Car rien dans la narration ne vient soutenir la satire qui explose sur l’écran : en surface, le film se présente réellement comme un film de guerre classique à la gloire du militarisme américain. Les films plus directs dans leur satire nous donnent habituellement une bouée à laquelle nous accrocher, que ça soit à travers des scènes tournant en ridicule les travers de ce qu’elles présentent (pensez au Dictateur de Charlie Chaplin), ou bien lorsque la fin vient invalider frontalement le reste du film (comme la fin d’Orange Mécanique, où l’on se rend compte que le traitement de choc d’Alex est finalement inefficace). Rien de tout ça dans Starship Troopers, on nous présente la victoire des héros en fin de film comme un événement joyeux, une victoire de l’humanité toute entière sur des extra-terrestres hostiles et sans âme.
Pourtant, si on y regarde de plus près, on découvrira vite que les vrais méchants de l’histoire sont bien nos héros, ou tout du moins la société qui les a élevés. Si on nous présente en début de film les insectoïdes comme dénués de conscience et de toute forme d’intelligence, on découvre avant la fin qu’ils peuvent s’organiser pour se défendre et tendre des pièges, et surtout qu’ils ressentent des émotions comme la peur.
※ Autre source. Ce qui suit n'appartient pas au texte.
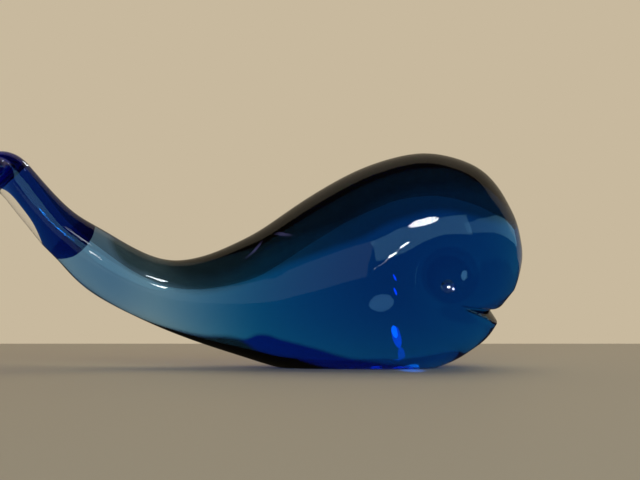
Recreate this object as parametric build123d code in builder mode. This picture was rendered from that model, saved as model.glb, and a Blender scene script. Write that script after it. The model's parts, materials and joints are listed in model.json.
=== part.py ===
from build123d import *
import math
import os

os.makedirs("parts", exist_ok=True)

# A whale ornament of solid cased glass, resting on a flat ground under its belly.
# +X is the nose, +Y the whale's left side, +Z up. Millimetres and degrees.

# Driving dimensions
overall_length = 193.0
head_height = 74.0
head_width = 54.0
tail_height = 66.2
stem_thickness = 13.6
stem_width = 13.0

# Clear glass over the blue glass of the body
cover_top = 3.0
cover_side = 2.5
cover_belly = 1.0
cover_nose = 4.0

# Clear glass over the cobalt rod of the tail, which lies nearer the stem's upper side
rod_cover_top = 1.1
rod_cover_side = 1.2
rod_cover_bottom = 4.1

# The two lobes of the tail. A thin seam of clear glass parts their cobalt from the rod's.
fluke_span = 46.0
fluke_chord = 17.0
fluke_thickness = 10.0
fluke_cover = 1.2
fluke_seam = 0.3

# The pressed dish around each eye, and the bead in it
dish_ball_radius = 45.0
dish_depth = 2.3
bead_radius = 2.4
bead_sink = 2.8
dish_cover = 3.4

# The mouth, pressed into the front of the head. Its upper wall curves up into the snout.
mouth_round_radius = 29.0
mouth_lower_angle = -43.0
mouth_upper_angle = 6.0
mouth_snout_angle = 60.0
mouth_lip_radius = 5.0
mouth_droop_angle = 9.0

overrun = 30.0

# Sections of the head and body, from the nose back. Back from the nose is a share of the
# overall length, middle and half heights are shares of the head's height, half widths are
# shares of the head's width, and the lean of each section is in degrees.
body_shares = (
    (0.003, 0.520, 0.062, 0.080, 0),
    (0.007, 0.523, 0.109, 0.137, 0),
    (0.014, 0.525, 0.165, 0.204, 0),
    (0.025, 0.525, 0.224, 0.267, 0),
    (0.039, 0.522, 0.290, 0.331, 0),
    (0.060, 0.512, 0.367, 0.400, 0),
    (0.088, 0.512, 0.423, 0.452, -1),
    (0.124, 0.509, 0.466, 0.489, -4),
    (0.163, 0.496, 0.490, 0.500, -7),
    (0.207, 0.469, 0.492, 0.496, -10),
    (0.254, 0.438, 0.476, 0.478, -12),
    (0.302, 0.401, 0.446, 0.448, -14),
    (0.351, 0.362, 0.408, 0.413, -15),
    (0.400, 0.328, 0.363, 0.374, -14),
    (0.447, 0.309, 0.317, 0.333, -10),
    (0.494, 0.308, 0.267, 0.294, -5),
    (0.540, 0.311, 0.222, 0.261, 1),
    (0.582, 0.320, 0.187, 0.233, 8),
)

# Sections of the neck and tail. Middle heights are shares of the tail's height, half heights
# shares of the stem's thickness and half widths shares of the stem's width.
tail_shares = (
    (0.624, 0.378, 0.866, 0.869, 15),
    (0.663, 0.414, 0.785, 0.808, 22),
    (0.698, 0.460, 0.760, 0.769, 28),
    (0.732, 0.517, 0.745, 0.738, 34),
    (0.762, 0.581, 0.699, 0.700, 39),
    (0.790, 0.648, 0.621, 0.646, 44),
    (0.817, 0.712, 0.568, 0.600, 47),
    (0.842, 0.788, 0.526, 0.558, 49),
    (0.866, 0.868, 0.508, 0.538, 49),
    (0.888, 0.944, 0.500, 0.538, 47),
    (0.908, 1.000, 0.512, 0.554, 40),
    (0.926, 1.024, 0.463, 0.538, 22),
    (0.943, 1.030, 0.338, 0.423, 6),
)
# The cobalt rod runs from its bulb at one of these rows to its end at another, counted from 0.
bulb_row = 5
rod_end_row = 10

# Sections of a lobe: back from the nose and out from the middle as shares of the overall length
# and the half span, middle height as a share of the tail's height, half chord and half
# thickness as shares of the lobe's chord and thickness, and the sweep of each section.
fluke_shares = (
    (0.915, 0.00, 1.005, 0.36, 0.56, 60),
    (0.930, 0.22, 1.022, 0.45, 0.52, 62),
    (0.944, 0.44, 1.018, 0.48, 0.45, 60),
    (0.962, 0.66, 0.996, 0.42, 0.36, 55),
    (0.976, 0.80, 0.968, 0.30, 0.26, 48),
    (0.986, 0.88, 0.948, 0.18, 0.16, 40),
)
fluke_tip_shares = (1.000, 0.93, 0.935)

# Where the dish, the bead and the inner end of the mouth lie on the head: back from the nose as a
# share of the overall length, and up from the ground as a share of the head's height.
dish_place_shares = (0.1370, 0.431)
bead_place_shares = (0.1400, 0.378)
mouth_place_shares = (0.0552, 0.2635)

# The covers of the core grow to their full size over this share of the length behind the nose.
nose_blend_share = 0.124

# A section is a smooth closed curve through this many points. A round end has a section at each
# of these angles of its quarter turn, and a point at the last.
section_points = 12
cap_angles = (25, 50, 70, 83)

nose_x = overall_length / 2


def leaning_plane(x, z, lean):
    """Plane square to the whale's middle line: its own x is +Y and its own y is up."""
    turn = math.radians(lean)
    return Plane(origin=(x, 0, z), x_dir=(0, 1, 0), z_dir=(math.cos(turn), 0, -math.sin(turn)))


def head_place(shares):
    """A place on the head, back from the nose and up from the ground."""
    back, up = shares
    return nose_x - back * overall_length, up * head_height


def section_rows():
    """Every section from the nose to the fork: its plane, half width and half height."""
    rows = []
    for back, middle, half_height, half_width, lean in body_shares:
        plane = leaning_plane(nose_x - back * overall_length, middle * head_height, lean)
        rows.append((plane, half_width * head_width, half_height * head_height))
    for back, middle, half_height, half_width, lean in tail_shares:
        plane = leaning_plane(nose_x - back * overall_length, middle * tail_height, lean)
        rows.append((plane, half_width * stem_width, half_height * stem_thickness))
    return rows


def draw_section(plane, half_width, half_height):
    """One closed smooth section of the glass, as a sketch on its plane."""
    turns = [2 * math.pi * count / section_points for count in range(section_points)]
    with BuildSketch(plane) as section:
        with BuildLine():
            Spline(
                [(half_width * math.cos(turn), half_height * math.sin(turn)) for turn in turns],
                periodic=True,
            )
        make_face()
    return section.sketch


def rounded_cap(plane, half_width, half_height, way):
    """Sections that close a form with a round end, and the point of that end."""
    reach = way * min(half_width, half_height)
    sections = []
    for angle in cap_angles:
        turn = math.radians(angle)
        along = plane.offset(reach * math.sin(turn))
        sections.append(draw_section(along, half_width * math.cos(turn), half_height * math.cos(turn)))
    tip = plane.offset(reach).origin
    sections.append(Vertex(tip.X, tip.Y, tip.Z))
    return sections


def covered_row(row, top, side, bottom):
    """A section drawn in from the outside by the clear glass over it."""
    plane, half_width, half_height = row
    middle = plane.origin + plane.y_dir * (bottom - top) / 2
    inner = Plane(origin=middle, x_dir=plane.x_dir, z_dir=plane.z_dir)
    return inner, half_width - side, half_height - (top + bottom) / 2


def body_core_rows():
    """Sections of the blue glass in the body: full at the nose's own cover, thin at the belly."""
    covered = []
    for row in body_rows:
        plane = row[0]
        grown = min(1, (nose_x - plane.origin.X) / (nose_blend_share * overall_length))
        plane, half_width, half_height = covered_row(
            row, grown * cover_top, grown * cover_side, grown * cover_belly
        )
        moved = plane.origin - Vector((1 - grown) * cover_nose, 0, 0)
        covered.append((Plane(origin=moved, x_dir=plane.x_dir, z_dir=plane.z_dir), half_width, half_height))
    return covered


def mouth_groove(cover):
    """The groove of the mouth, grown by the clear glass that lines it."""
    droop = math.radians(mouth_droop_angle)
    forward = Vector(math.cos(droop), 0, -math.sin(droop))
    upward = Vector(math.sin(droop), 0, math.cos(droop))
    mouth_x, mouth_z = head_place(mouth_place_shares)
    middle = Vector(mouth_x, 0, mouth_z) - forward * mouth_round_radius
    inner_end = (mouth_round_radius, 0)
    with BuildPart() as groove:
        with BuildSketch(Plane(origin=middle, x_dir=forward, z_dir=(0, -1, 0))):
            with BuildLine():
                way_in = Vector(1, 0).rotate(Axis.Z, mouth_upper_angle)
                lip = JernArc(inner_end, way_in, mouth_lip_radius, mouth_snout_angle - mouth_upper_angle)
                snout = PolarLine(lip @ 1, overrun, mouth_snout_angle)
                chin = PolarLine(inner_end, overrun, mouth_lower_angle)
                Line(snout @ 1, chin @ 1)
            make_face()
            if cover:
                offset(amount=cover)
        revolve(axis=Axis(middle, upward))
        split(bisect_by=Plane(origin=middle, z_dir=forward), keep=Keep.TOP)
    return groove.part


def tail_rod(growth):
    """The cobalt rod of the tail, round at both ends, grown into the clear glass around it."""
    rod_rows = [
        covered_row(row, rod_cover_top - growth, rod_cover_side - growth, rod_cover_bottom - growth)
        for row in stem_rows[bulb_row:rod_end_row + 1]
    ]
    front = rounded_cap(*rod_rows[0], 1)[::-1]
    with BuildPart() as rod:
        loft(front + [draw_section(*row) for row in rod_rows] + rounded_cap(*rod_rows[-1], -1))
    return rod.part


def left_lobe(cover):
    """The left lobe of the tail, drawn in by its clear cover."""
    sections = []
    for back, out, middle, half_chord, half_thickness, sweep in fluke_shares:
        turn = math.radians(sweep)
        plane = Plane(
            origin=(nose_x - back * overall_length, out * fluke_span / 2, middle * tail_height),
            x_dir=(math.sin(turn), math.cos(turn), 0),
            z_dir=(-math.cos(turn), math.sin(turn), 0),
        )
        sections.append(
            draw_section(plane, half_chord * fluke_chord - cover, half_thickness * fluke_thickness - cover)
        )
    back, out, middle = fluke_tip_shares
    tip_x = nose_x - back * overall_length + cover
    sections.append(Vertex(tip_x, out * fluke_span / 2 - cover, middle * tail_height))
    with BuildPart() as form:
        loft(sections)
    return form.part


# The body's glass ends and the tail's begins at the bulb. The body's core is drawn one row past
# that joint and cut back to it.
rows = section_rows()
stem_rows = rows[len(body_shares):]
joint_plane = stem_rows[bulb_row][0]
body_rows = rows[:len(body_shares) + bulb_row + 2]

# The outer form of the whole whale, from the nose to the fork of the tail.
with BuildPart() as outer_form:
    nose = Vertex(nose_x, 0, body_shares[0][1] * head_height)
    loft([nose] + [draw_section(*row) for row in rows] + rounded_cap(*rows[-1], -1))
    split(bisect_by=Plane.XY, keep=Keep.TOP)

# The dish is pressed square into the side of the head by a ball. The bead sits on its floor.
dish_x, dish_z = head_place(dish_place_shares)
bead_x, bead_z = head_place(bead_place_shares)
dish_line = Axis((dish_x, 0, dish_z), (0, 1, 0))
touch, outward = outer_form.part.shell().find_intersection_points(dish_line)[-1]
ball_middle = touch + outward * (dish_ball_radius - dish_depth)
bead_floor = ball_middle.Y - math.sqrt(
    dish_ball_radius**2 - (bead_x - ball_middle.X) ** 2 - (bead_z - ball_middle.Z) ** 2
)
bead_y = bead_floor + bead_radius - bead_sink
ball_places = [(ball_middle.X, side * ball_middle.Y, ball_middle.Z) for side in (1, -1)]
bead_places = [(bead_x, side * bead_y, bead_z) for side in (1, -1)]

# The cobalt rod of the tail, with its bulb sunk in the end of the body.
with BuildPart() as tail_core:
    add(tail_rod(0))

# The steel-blue glass of the head, body and neck.
with BuildPart() as body_core:
    core_rows = body_core_rows()
    nose = Vertex(nose_x - cover_nose, 0, body_shares[0][1] * head_height)
    loft([nose] + [draw_section(*row) for row in core_rows])
    split(bisect_by=Plane.XY.offset(cover_belly), keep=Keep.TOP)
    split(bisect_by=joint_plane, keep=Keep.TOP)
    add(mouth_groove(cover_side), mode=Mode.SUBTRACT)
    with Locations(ball_places):
        Sphere(dish_ball_radius + dish_cover, mode=Mode.SUBTRACT)
    add(tail_core.part, mode=Mode.SUBTRACT)

# The clear gather over the body.
with BuildPart() as body_casing:
    add(outer_form.part)
    split(bisect_by=joint_plane, keep=Keep.TOP)
    add(mouth_groove(0), mode=Mode.SUBTRACT)
    with Locations(ball_places):
        Sphere(dish_ball_radius, mode=Mode.SUBTRACT)
    with Locations(bead_places):
        Sphere(bead_radius, mode=Mode.SUBTRACT)
    add(body_core.part, mode=Mode.SUBTRACT)
    add(tail_core.part, mode=Mode.SUBTRACT)

# The clear beads of the eyes.
with BuildPart() as left_eye:
    with Locations(bead_places[0]):
        Sphere(bead_radius)

with BuildPart() as right_eye:
    with Locations(bead_places[1]):
        Sphere(bead_radius)

# The cobalt lobes, cut apart at the middle and cut back to the rod.
with BuildPart() as left_fluke:
    add(left_lobe(fluke_cover))
    split(bisect_by=Plane.XZ.offset(-fluke_seam / 2), keep=Keep.BOTTOM)
    add(tail_rod(fluke_seam), mode=Mode.SUBTRACT)

with BuildPart() as right_fluke:
    mirror(left_fluke.part, about=Plane.XZ)

# The clear glass over the stem and the lobes.
with BuildPart() as tail_casing:
    add(outer_form.part)
    split(bisect_by=joint_plane, keep=Keep.BOTTOM)
    outer_lobe = left_lobe(0)
    add(outer_lobe)
    mirror(outer_lobe, about=Plane.XZ)
    for cobalt in (tail_core, left_fluke, right_fluke):
        add(cobalt.part, mode=Mode.SUBTRACT)

pieces = {
    "body_core": body_core,
    "body_casing": body_casing,
    "tail_core": tail_core,
    "tail_casing": tail_casing,
    "left_fluke": left_fluke,
    "right_fluke": right_fluke,
    "left_eye": left_eye,
    "right_eye": right_eye,
}
for name, piece in pieces.items():
    piece.part.label = name
    export_step(piece.part, f"parts/{name}.step")
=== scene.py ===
import json
import math

import bmesh
import bpy
from mathutils import Euler, Matrix, Quaternion, Vector

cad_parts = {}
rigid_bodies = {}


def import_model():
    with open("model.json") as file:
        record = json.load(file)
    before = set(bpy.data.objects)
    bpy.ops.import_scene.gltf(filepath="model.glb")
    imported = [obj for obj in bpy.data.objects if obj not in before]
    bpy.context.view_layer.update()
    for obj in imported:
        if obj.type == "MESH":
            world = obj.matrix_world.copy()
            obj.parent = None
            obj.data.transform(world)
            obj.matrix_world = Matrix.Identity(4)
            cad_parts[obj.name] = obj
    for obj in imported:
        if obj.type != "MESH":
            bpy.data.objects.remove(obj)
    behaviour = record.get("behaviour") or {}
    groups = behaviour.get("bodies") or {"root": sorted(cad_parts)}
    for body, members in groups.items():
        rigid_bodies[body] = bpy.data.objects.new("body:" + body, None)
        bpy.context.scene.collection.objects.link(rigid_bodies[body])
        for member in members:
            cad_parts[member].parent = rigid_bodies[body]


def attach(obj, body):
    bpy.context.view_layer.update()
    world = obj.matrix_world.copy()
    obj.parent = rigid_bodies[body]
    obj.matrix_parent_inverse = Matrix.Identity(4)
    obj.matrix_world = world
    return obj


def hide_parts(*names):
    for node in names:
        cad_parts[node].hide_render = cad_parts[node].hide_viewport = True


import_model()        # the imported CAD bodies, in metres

bl_info = {
    "name": "Glass Whale",
    "version": (1, 0, 0),
    "blender": (4, 5, 0),
    "location": "View3D > Sidebar > Glass Whale",
    "description": "Dresses the CAD frame of a cased glass whale: gather, core, tail and eyes",
    "category": "Object",
}

MILLIMETRE = 0.001
MILLIWATT = 0.001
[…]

De même, leur attitude hostile envers les humains devient tout de suite plus claire lorsqu’on se rend compte que nous sommes les envahisseurs dans ce scénario, et que la guerre a débuté de notre fait.
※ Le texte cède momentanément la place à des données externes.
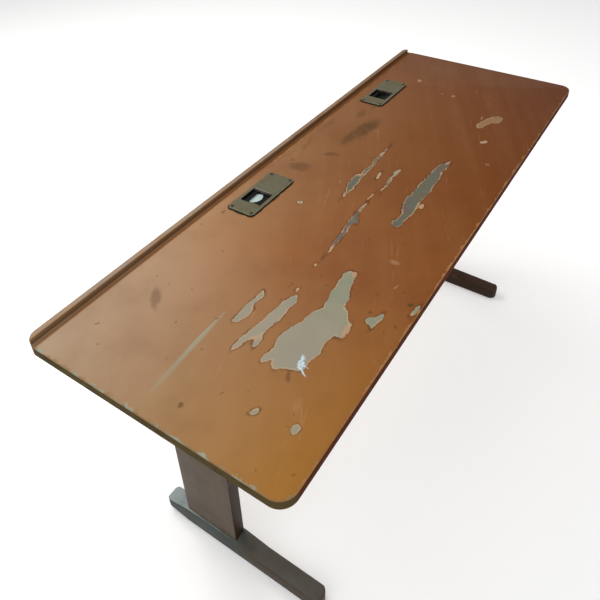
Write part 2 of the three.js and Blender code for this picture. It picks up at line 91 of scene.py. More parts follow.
def ramp(tree, value, low, high, start=0.0, end=1.0):
    made = tree.nodes.new("ShaderNodeMapRange")
    made.interpolation_type = "SMOOTHSTEP"
    for name, given in (("Value", value), ("From Min", low), ("From Max", high), ("To Min", start),
                        ("To Max", end)):
        plug(tree, made.inputs[name], given)
    return made.outputs["Result"]


def straightRamp(tree, value, low, high):
    made = tree.nodes.new("ShaderNodeMapRange")
    for name, given in (("Value", value), ("From Min", low), ("From Max", high)):
        plug(tree, made.inputs[name], given)
    return made.outputs["Result"]


def blendTint(tree, factor, a, b):
    made = tree.nodes.new("ShaderNodeMix")
    made.data_type = "RGBA"
    plug(tree, made.inputs[0], factor)
    plug(tree, made.inputs[6], a)
    plug(tree, made.inputs[7], b)
    return made.outputs[2]


def noise(tree, place, scale, detail=4.0, roughness=0.55):
    made = tree.nodes.new("ShaderNodeTexNoise")
    plug(tree, made.inputs["Vector"], place)
    for name, given in (("Scale", scale), ("Detail", detail), ("Roughness", roughness)):
        plug(tree, made.inputs[name], given)
    return made.outputs["Fac"]


def patches(tree, place, cloud, *limits):  # soft islands; cloud is a noise's scale, detail and roughness
    return ramp(tree, noise(tree, place, *cloud), *limits)


def noiseVector(tree, place, scale):
    made = tree.nodes.new("ShaderNodeTexNoise")
    plug(tree, made.inputs["Vector"], place)
    plug(tree, made.inputs["Scale"], scale)
    return vectors(tree, "SUBTRACT", made.outputs["Color"], (0.5, 0.5, 0.5))


def wobbled(tree, place, scale, reach):
    return vectors(tree, "ADD", place, vectors(tree, "SCALE", noiseVector(tree, place, scale), scale=reach))


def turned(tree, place, turn):
    made = tree.nodes.new("ShaderNodeMapping")
    plug(tree, made.inputs["Vector"], place)
    plug(tree, made.inputs["Rotation"], turn)
    return made.outputs["Vector"]


def spunInPlan(tree, place, angle):
    made = tree.nodes.new("ShaderNodeVectorRotate")
    made.rotation_type = "Z_AXIS"
    plug(tree, made.inputs["Vector"], place)
    plug(tree, made.inputs["Angle"], angle)
    return made.outputs[0]


def newGroup(name, takes, gives):
    group = bpy.data.node_groups.new(name, "ShaderNodeTree")
    kinds = {"f": "NodeSocketFloat", "v": "NodeSocketVector"}
    for label, kind in takes:
        group.interface.new_socket(label, in_out="INPUT", socket_type=kinds[kind])
    for label, kind in gives:
        group.interface.new_socket(label, in_out="OUTPUT", socket_type=kinds[kind])
    return group, group.nodes.new("NodeGroupInput").outputs, group.nodes.new("NodeGroupOutput").inputs


def use(tree, group, **values):
    made = tree.nodes.new("ShaderNodeGroup")
    made.node_tree = group
    for name, value in values.items():
        plug(tree, made.inputs[name], value)
    return made.outputs


# Shared effects: node groups that give only masks, tones, heights and distances.
def makePlanGap():  # distance in from the outline of a rounded rectangle, seen from above
    group, takes, gives = newGroup("planGap",
                                   [("Place", "v"), ("Centre", "v"), ("Half", "v"), ("Radius", "f")],
                                   [("Gap", "f")])
    local = vectors(group, "ABSOLUTE", vectors(group, "SUBTRACT", takes["Place"], takes["Centre"]))
    flat = vectors(group, "MULTIPLY", local, (1, 1, 0))
    corner = vectors(group, "SUBTRACT", takes["Half"],
                     vectors(group, "SCALE", (1, 1, 0), scale=takes["Radius"]))
    over = vectors(group, "SUBTRACT", flat, corner)
    outside = vectors(group, "LENGTH",
                      vectors(group, "MULTIPLY", vectors(group, "MAXIMUM", over, (0, 0, 0)), (1, 1, 0)))
    parts = group.nodes.new("ShaderNodeSeparateXYZ")
    plug(group, parts.inputs[0], over)
    inside = maths(group, "MINIMUM", maths(group, "MAXIMUM", parts.outputs[0], parts.outputs[1]), 0.0)
    distance = maths(group, "SUBTRACT", maths(group, "ADD", outside, inside), takes["Radius"])
    plug(group, gives["Gap"], times(group, distance, -1.0))
    return group


def makeBrushStrokes():  # long soft streaks left by a brush along X, and a fine stipple
    group, takes, gives = newGroup("brushStrokes", [("Place", "v"), ("Turn", "f"), ("Scale", "f")],
                                   [("Height", "f"), ("Tone", "f")])
    spun = spunInPlan(group, takes["Place"], takes["Turn"])
    long = vectors(group, "MULTIPLY", spun, (0.06, 1.0, 1.0))
    streak = noise(group, long, takes["Scale"], 5.0, 0.6)
    stipple = noise(group, takes["Place"], times(group, takes["Scale"], 6.0), 3.0)
    plug(group, gives["Height"], maths(group, "ADD", streak, times(group, stipple, 0.35)))
    plug(group, gives["Tone"], ramp(group, streak, 0.35, 0.68))
    return group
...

Et ce cheminement pour le spectateur est entièrement “intellectuel”. Émotionnellement, nous sommes au départ heureux de voir les héros survivre et vaincre leurs ennemis au combat. Mais la réalité de ce qui se passe nous vient soudainement à l’esprit, et ce sentiment initial d’euphorie devient alors vite désagréable. Comme avec Robocop, Verhoeven nous présente ici une manière diablement efficace de présenter une satire, qui n’a malheureusement pas beaucoup d’équivalent. À voir absolument.